Source:Bill Musgrave, American Gold Exchange
AustinGold fell 2.3% to close at a four-week low under $1,832 as yields and the dollar surged on expectations of sharply higher interest rates, pressuring alternative assets.
Friday’s CPI print for May showed inflation rising a new 40-year high of 8.6% year-over-year, dispelling the idea that inflation has peaked and forcing investors to brace for even tighter monetary policy from the Fed. Wall Street plunged closer toward bear territory as traders digested the ramifications of the new inflation data.
The Dow has now shed more than 5% since Friday morning while the S&P 500 has dropped more than 6%. The tech heavy Nasdaq, more sensitive to interest rates because its stock valuations rely heavily on future cash flows, has fallen 7.5% in two days.
Benchmark 10-year Treasury yields rocketed above 3.38% as bond traders dumped lower yielding government debt, demanding higher returns for tying up cash as inflation continues to rise. US 2-year Treasury yields climbed above 10-year yields, briefly inverting the yield curve.
Higher yields created headwinds for gold by increasing the opportunity cost for holding it instead of bonds as a safe-haven asset.

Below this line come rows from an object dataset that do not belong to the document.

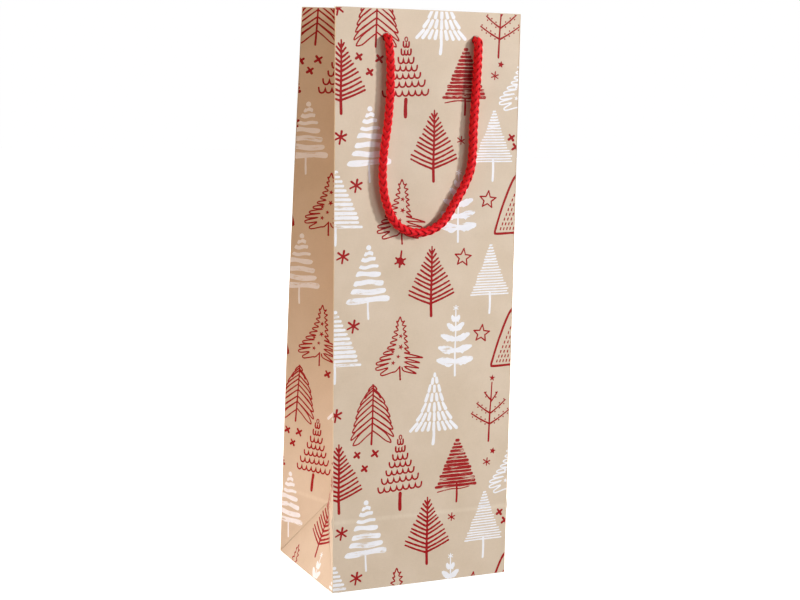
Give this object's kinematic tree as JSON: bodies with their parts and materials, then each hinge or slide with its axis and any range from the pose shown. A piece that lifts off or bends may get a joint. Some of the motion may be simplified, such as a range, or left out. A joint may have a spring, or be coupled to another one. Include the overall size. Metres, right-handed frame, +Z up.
{
  "type": "wine gift bag",
  "caption": "Tall kraft paper carrier bag for one bottle, with gusseted sides, block bottom, card-stiffened rim and two knotted rope handles.",
  "frame": {"origin": "middle of the base, on the underside that the bag stands on", "axes": "+Z up from base to rim, +X across the wide front, front panel facing -Y"},
  "size_m": [0.12, 0.092, 0.3599],
  "materials": {
    "kraft_print": "smooth kraft paper with red and white print",
    "kraft_inside": "plain kraft paper",
    "grey_card": "grey recycled card",
    "red_rope": "braided polyester rope"
  },
  "bodies": {
    "base": {"base_board": "grey_card", "bottom_flap_front": "kraft_print", "bottom_flap_back": "kraft_print", "bottom_flap_left": "kraft_inside", "bottom_flap_right": "kraft_inside"},
    "front_wall": {"front_panel": "kraft_print", "front_hem": "kraft_inside", "front_rim_card": "grey_card", "front_left_knot": "red_rope", "front_right_knot": "red_rope"},
    "back_wall": {"back_panel": "kraft_print", "back_hem": "kraft_inside", "back_rim_card": "grey_card", "side_seam_flap": "kraft_inside", "back_left_knot": "red_rope", "back_right_knot": "red_rope"},
    "left_front_half": {"left_front_gusset": "kraft_print", "left_front_gusset_hem": "kraft_inside"},
    "left_back_half": {"left_back_gusset": "kraft_print", "left_back_gusset_hem": "kraft_inside"},
    "right_front_half": {"right_front_gusset": "kraft_print", "right_front_gusset_hem": "kraft_inside"},
    "right_back_half": {"right_back_gusset": "kraft_print", "right_back_gusset_hem": "kraft_inside"},
    "left_foot_fold": {"left_base_fold": "kraft_print"},
    "right_foot_fold": {"right_base_fold": "kraft_print"},
    "front_loop": {"front_handle": "red_rope"},
    "back_loop": {"back_handle": "red_rope"}
  },
  "joints": [
    {"name": "mouth", "type": "hinge", "parent": "base", "child": "back_wall", "pos_m": [0, 0.045, 0], "axis": [1, 0, 0], "range_deg": [-3.2, 2]},
    {"name": "front_wall_lean", "type": "hinge", "parent": "base", "child": "front_wall", "pos_m": [0, -0.045, 0], "axis": [-1, 0, 0], "range_deg": [-0.96, 0.62]},
    {"name": "left_back_crease", "type": "hinge", "parent": "back_wall", "child": "left_back_half", "pos_m": [-0.06, 0.045, 0], "axis": [0, -0.0778, 0.997], "range_deg": [-22.08, 13.84]},
    {"name": "right_back_crease", "type": "hinge", "parent": "back_wall", "child": "right_back_half", "pos_m": [0.06, 0.045, 0], "axis": [0, 0.0778, -0.997], "range_deg": [-22.08, 13.84]},
    {"name": "left_front_crease", "type": "hinge", "parent": "front_wall", "child": "left_front_half", "pos_m": [-0.06, -0.045, 0], "axis": [0, -0.0222, -0.9998], "range_deg": [-22.08, 13.84]},
    {"name": "right_front_crease", "type": "hinge", "parent": "front_wall", "child": "right_front_half", "pos_m": [0.06, -0.045, 0], "axis": [0, 0.0222, 0.9998], "range_deg": [-22.08, 13.84]},
    {"name": "left_foot_crease", "type": "hinge", "parent": "base", "child": "left_foot_fold", "pos_m": [-0.06, 0, 0], "axis": [0, 1, 0], "range_deg": [-7.46, 4.7]},
    {"name": "right_foot_crease", "type": "hinge", "parent": "base", "child": "right_foot_fold", "pos_m": [0.06, 0, 0], "axis": [0, -1, 0], "range_deg": [-7.46, 4.7]},
    {"name": "front_handle_swing", "type": "hinge", "parent": "front_wall", "child": "front_loop", "pos_m": [0, -0.04088, 0.34292], "axis": [-1, 0, 0], "range_deg": [0, 180]},
    {"name": "back_handle_swing", "type": "hinge", "parent": "back_wall", "child": "back_loop", "pos_m": [0, 0.02181, 0.34196], "axis": [1, 0, 0], "range_deg": [0, 180]}
  ],
  "couplings": [
    {"joint": "front_wall_lean", "follows": "mouth", "ratio": 0.2857},
    {"joint": "left_back_crease", "follows": "mouth", "ratio": 6.87},
    {"joint": "right_back_crease", "follows": "mouth", "ratio": 6.87},
    {"joint": "left_front_crease", "follows": "mouth", "ratio": 6.87},
    {"joint": "right_front_crease", "follows": "mouth", "ratio": 6.87},
    {"joint": "left_foot_crease", "follows": "mouth", "ratio": 2.3},
    {"joint": "right_foot_crease", "follows": "mouth", "ratio": 2.3}
  ]
}
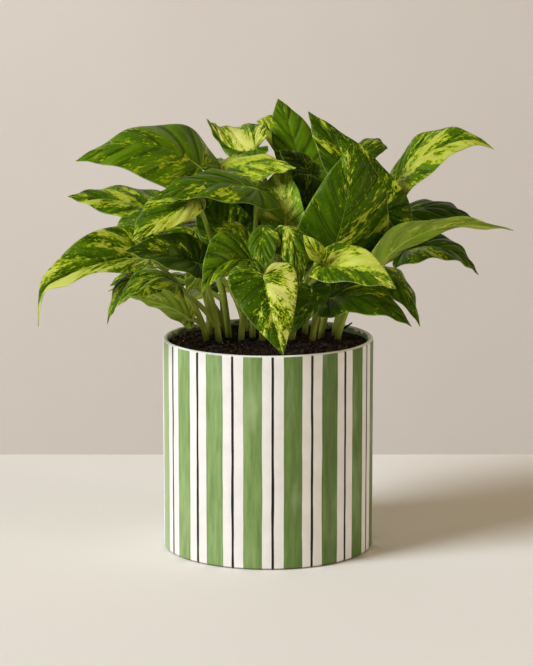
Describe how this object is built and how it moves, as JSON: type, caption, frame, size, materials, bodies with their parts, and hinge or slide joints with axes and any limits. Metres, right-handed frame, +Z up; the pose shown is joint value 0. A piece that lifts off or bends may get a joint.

The dollar rallied to a 20-year high against major rivals on speculation that the Fed may raise interest rate by 75 basis points when it meets this week. A stronger dollar weighs on gold by making it more expensive in other currencies, limiting overseas demand.
The other precious metals were also lower, with silver dropping 3.1% while platinum and palladium lost 4% and 6.7%, respectively.
At the Comex close: August gold fell $43.70 to $1,831.80; July silver dropped 68 cents to $21.26; July platinum shed $38.70 to $932.30; and September palladium tumbled $128.60 to $1,778.40 an ounce.